The Santa María class is propelled by a controllable pitch propller powered by two General Electric LM2500 gas turbines creating 41000 shp, giving the vessels a maximum speed of 29 kn. The frigates stow 587 t of fuel and have a range of 5000 nmi at 18 kn or 4500 nmi at 20 kn. The ships have four 1,000 kW Kato-Allison 114-DOOL diesel generator sets creating a total of 4,000 kW. These can power two 350 shp retractable, rotatable auxiliary propulsion motors. The vessels have fin stabilisers fitted.

===Armament and sensors===
Frigates of the Santa María class are armed with a single-armed Mk 13 missile launcher serviced by a 40-round magazine that can handle 32 SM-1MR anti-air/ship missiles and 8 Harpoon anti-ship missiles. The Harpoon missiles have a range of 50 nmi at Mach 0.9 carrying a 227 kg warhead. The SM-1R missiles have a range of 20.5 nmi at Mach 2. The vessels also mount a single OTO Melara 76 mm/62 calibre naval gun capable of firing 85 rounds per minute up to 8.7 nmi with each shell carrying a 6 kg warhead. (Note: /62 refers to the length of the gun in terms of calibres. A /62 gun is 62 times long as its bore diameter.) For AAW defence, the ships mount a single Meroka 20 mm/120 12-barrelled close-in weapons system (CIWS) capable of firing 3,600 rounds per minute up to 2 km. For ASW, the frigates are armed with two triple-mounted Mark 32 torpedo tubes for Mod 5 Mark 46 torpedoes.

The vessels are equipped with AN/SPS-49(V)4 2-D air search radar, RAN-12L (being replaced by RAN-30) 2-D low horizon air search radar for the Meroka CIWS, SPS-55 surface search radar and a Mk 92 fire-control radar. For ASW, the ships have SQS-56 sonar and SQR-19(V) towed arrays. For weapons fire control, they have Mk 13 weapons control, Mk 92 and SPG-60 STIR missile control, and SQQ-89 ASW systems. For electronic warfare they have a Nettunel intercept, a SLQ-25 Nixie towed torpedo decoy, and Mk36 SROC decoy launchers.

===Aircraft===
As long-hulled versions of the Oliver Hazard Perry class, the Santa María-class frigates have twin hangars to accommodate up to two Sikorsky SH-60B Seahawk Light Airborne Multi-Purpose System (LAMPS) III helicopters though only one is usually embarked. The helicopter deck, located aft, is equipped with the RAST helicopter deck-handling system designed to handle LAMPS helicopters.

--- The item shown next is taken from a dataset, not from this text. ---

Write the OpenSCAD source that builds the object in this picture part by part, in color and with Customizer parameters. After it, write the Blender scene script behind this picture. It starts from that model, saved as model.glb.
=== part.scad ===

==Construction and career==
The frigate was ordered on 29 June 1977. The ship was laid down on 8 January 1986, at Izar's shipyard in Ferrol, Spain. Delays in construction followed as the Spanish Navy deferred the frigate's construction in order to focus on the construction of a new aircraft carrier. Numancia was launched on 29 January 1987, and commissioned into service on 17 November 1989. The vessel is homeported at Rota, Spain, as part of the 41st Escort Squadron.

On 27 April 2009, Numancia seized the nine Somali pirates that tried to board the cruise ship after a short chase. From March to August 2013, Numancia deployed to the Indian Ocean as part of Operation Atalanta. In 2016, the frigate was deployed as part of Operation Sophia, intercepting the illegal trafficking of migrants in the Mediterranean Sea. In 2022, Numancia returned to the Indian Ocean, escorting food relief ships through the area as part of Operation Atalanta.